ETA (per request in the questions) There's a copy of one of his early papers on this at the Microsoft research web site. Unfortunately, since Simonyi left MS to start a separate company several years ago, I don't think the prototype is still available for download. I saw some demos back when I was at Microsoft, but I'm not sure how widely his early prototype was distributed.

His company, IntentSoft is still a little quiet about what they're planning to deliver to the market, if anything, but some of the early stuff that came out of MSR was pretty interesting.

The storage model was some binary format, but I'm not sure how much of those details were disclosed during the MSR project, and I'm sure some things have changed since the early implementations.

Why do text files rule? Because of McIlroy's test. It is vital to have the output of one program be acceptable as the source code for another, and text files are the simplest thing that works.

Labview and Simulink are two graphical programming environments. They are both popular in their fields (interfacing to hardware from a PC, and modeling control systems, respectively), but not used much outside of those fields.
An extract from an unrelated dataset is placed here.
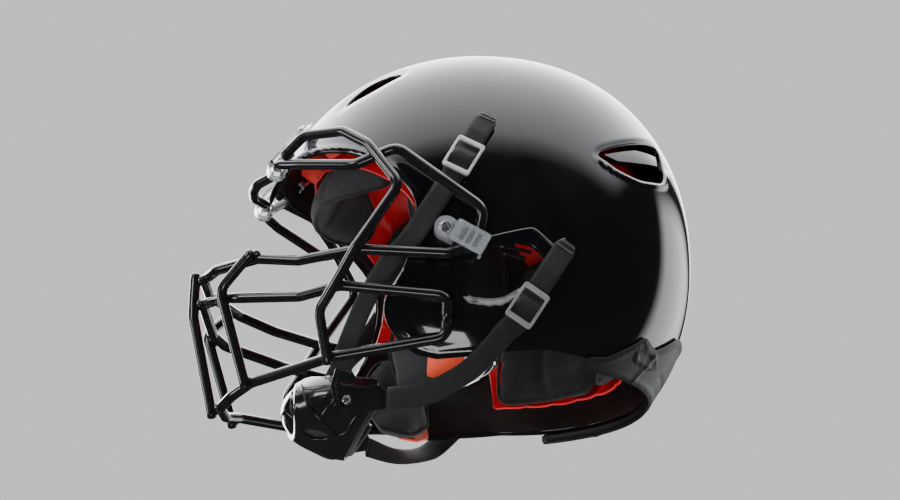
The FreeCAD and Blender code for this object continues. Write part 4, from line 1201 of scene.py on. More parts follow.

I've worked with people who were big fans of both, but never got into them myself.

You mention that we should use "some form of XML"? What do you think XHTML and XAML are?

Also XML is still just a flat file.

Old habits die hard, I guess.

Until recently, there weren't many good-quality, high-performing, widely-available libraries for general storage of structured data. And I would emphatically not put XML in that category even today--too verbose, too intensive to process, too finicky.

Nowadays, my favorite thing to use for data that doesn't need to be human-readableis SQLite and make a database. It's so incredibly easy to embed a full-featured SQL database into any app... there are bindings for C, Perl, Python, PHP, etc... and it's open-source and really fast and reliable and lightweight.

I <3 SQLite.

Anyone ever tryed Mathematica?

The pic above is from an old version but it was the best google could give me.

Anyway...compare the first equation there to Math.Integrate(1/(Math.Pow("x",3)-1), "x") like you would have to write if you were coding with plain text in most common languages. Imo the mathematical representation is much easier to read, and that is still a pretty small equation.

And yes, you can both input and copy-paste the code as plain text if you want.

See it as the next generation syntax highlighting. I bet there are alot of other stuff than math that could take benifit from this kind of representation.

It's pretty obvious why plain text is king. But it is equally obvious why a structured format would be even better.

Just one example: If you rename a method, your diff/merge/source control tool would be able to tell that only one thing had changed. The tools we use today would show a long list of changes, one for every place and file that the method was called or declared.

(By the way, this post doesn't answer the question as you might have noticed)

The trend we are seeing about DSL's are the first thing that comes to mind when reading your question. The problem has been that there does not exist a 1-to-1 relationship between models (like UML) and an implementation. Microsoft among others are working on getting there, so that you can create your app as something UML-like, then code can be generated. And the important thing - as you opt to change your code, the model will reflect this again.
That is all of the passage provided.